Lockes Volunteer Prison
By: marcialw327 • Essay • 1,089 Words • March 5, 2015 • 1,792 Views
Lockes Volunteer Prison
Locke’s Voluntary Prisoner
This thought experiment is that a man is asleep and carried into a room and locked in unknown to him. He is locked in a room with someone he has longed to see and talk with. He awakes and finds himself in good company where he stays willingly. Is the man truly free? Is his stay voluntary?
Is the man truly free? According to deep self compatibilism which states that actions are free if they are caused by desires that are truly our own authentic desires then he is free. You have free will if the action that is happening is by your own free will and it is not forced. I may desire a piece of cake and don’t mind going to the extreme to get it. When I receive the cake I am happy and eat slice after slice right then and there I am free to enjoy this cake. No matter what comes later at that moment I am enjoying cake and that’s all I wanted and desired. If this is true then deep self compatibilism is true.

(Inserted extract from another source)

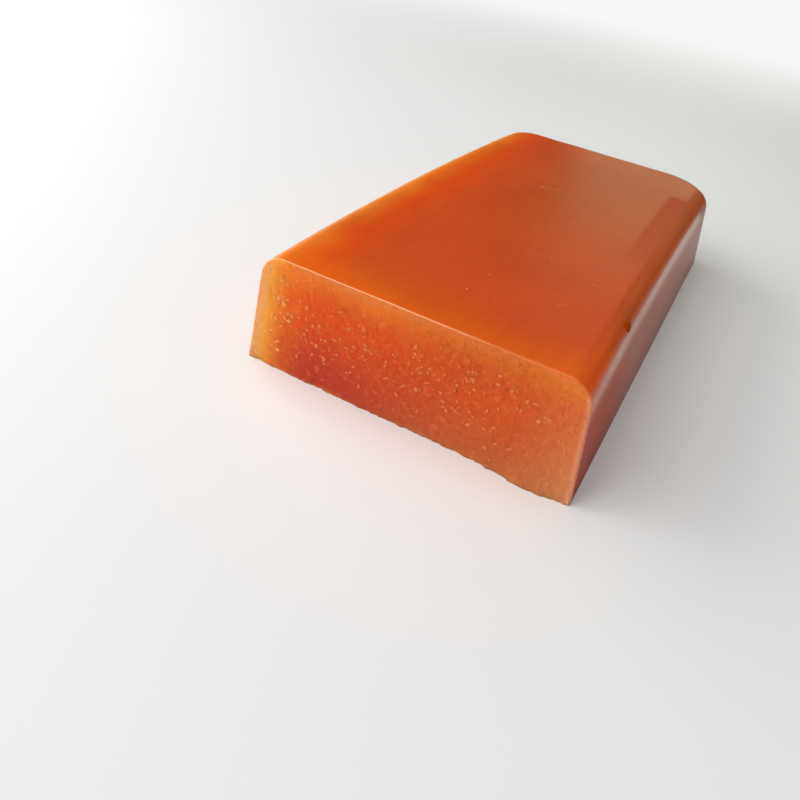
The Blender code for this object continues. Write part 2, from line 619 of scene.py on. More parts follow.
@dataclass(frozen=True)
class PasteFinish:
    """Moist, slightly translucent fruit paste: glossy where it met its mould, grainy where it was cut."""

    name: str = "guava_paste_flesh"
    skin: Colour = (0.606, 0.0765, 0.0124)
    flesh: Colour = (0.730, 0.078, 0.001)
    pale: Colour = (0.84, 0.22, 0.05)
    dark: Colour = (0.36, 0.026, 0.003)
    depth: float = 0.0024
    clouds: Fleck = Fleck(0.030, 1.0, 0.50, 0.40, 0.75, 0.22)
    streaks: Fleck = Fleck(0.0022, 3.0, 0.55, 0.50, 0.75, 0.14)
    # Dark specks in the cut end: painted shade in its pits.
    pit_shade: Fleck = Fleck(0.0016, 3.0, 0.60, 0.52, 0.72, 0.18)
    grains: Fleck = Fleck(0.0013, 2.0, 0.60, 0.55, 0.70, 0.36, warp=0.9)
    wipe_angle: float = math.radians(20)
    wipe_stretch: tuple[float, float, float] = (1.0, 0.10, 1.0)
    glossiest: float = 0.285
    smear_size: float = 0.006
    smear_dulls: float = 0.10
    cut_dulls: float = 0.10
    handling_dulls: float = 0.17
    strip_dulls: float = 0.27
    grain_size: float = 0.00035
    grain_depth: float = 0.00006
    ripple_size: float = 0.0030
    ripple_depth: float = 0.00004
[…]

We are then faced with the true dilemma of what is considered free will? Since the person is fulfilling his desires of speaking with someone who he longs to see and speak with and he has not of yet come to the realization that he is locked in, he is enjoying his time in the room. He is just where he wants to be in that moment, no worry no cares then he is indeed free. “So far as a man has power to think or not think, to move or not move, according to the preference or direction of his own mind, so far is a man free.” (Tittle p.17)
When considering this thought experiment from an angle of freedom, not of just mind but free physically one begins to wonder is this person truly free? The view of libertarianism states that human beings have special causal powers and are free to shape the future. You have to have two options to have free will. Yes, this person's stay is voluntary since he prefers to be there but it is not free since he is not capable of leaving. Locke states, “That questions about 'free will' don't make sense 'freedom' and 'will' are two different things: will is the capacity to think of various actions and choose whichever is preferable, whereas freedom is the capacity to actually do as one wills. So the question isn't whether the will is free, says Locke, but whether a person is free" (Tittle, p.17). Wherever any movement or ability to perform are not equally in a man power; wherever doing or not doing will not equally follow when the persons mind is telling it to, then he is not free, though perhaps the action may be voluntary.
So that the idea of freedom is, the idea of a power in any person to do or abstain any particular action, according to the determination or thought of the mind, by which either of them is preferred to the other: where either of them is not in the power of the person to be produced by him according to his desires, there is not freedom; that person is in need. So that freedom cannot be where there is no thought, no desire, no will; but there may be thought, there may be will there may be desire, where there is no freedom.
My position on this thought experiment is that is truly hard to be considered totally free if you are locked in a room and you have no idea you are locked in there. What does it mean to be free? Freedom to me means the ability to come and go as you please to have options as to what one wants to do. You can’t believe that being free solely consist of what you desire, when as humans our desires can change and when that happens we need to have an option.
When I find out that I am locked in this room and I am not at able to leave, I have no options. Free will allows you choice, so mentally I may be free because I have fulfilled my authentic desires but physically I am restrained in this room until my captors see fit to release me. You have a free will when you have the power to choose. It is something we do daily when I decide to come to class or not come to class these are choices; it’s truly free will. We must remember there are two different aspects of freedom in question here: freedom with regard to actions and freedom with regard to choice.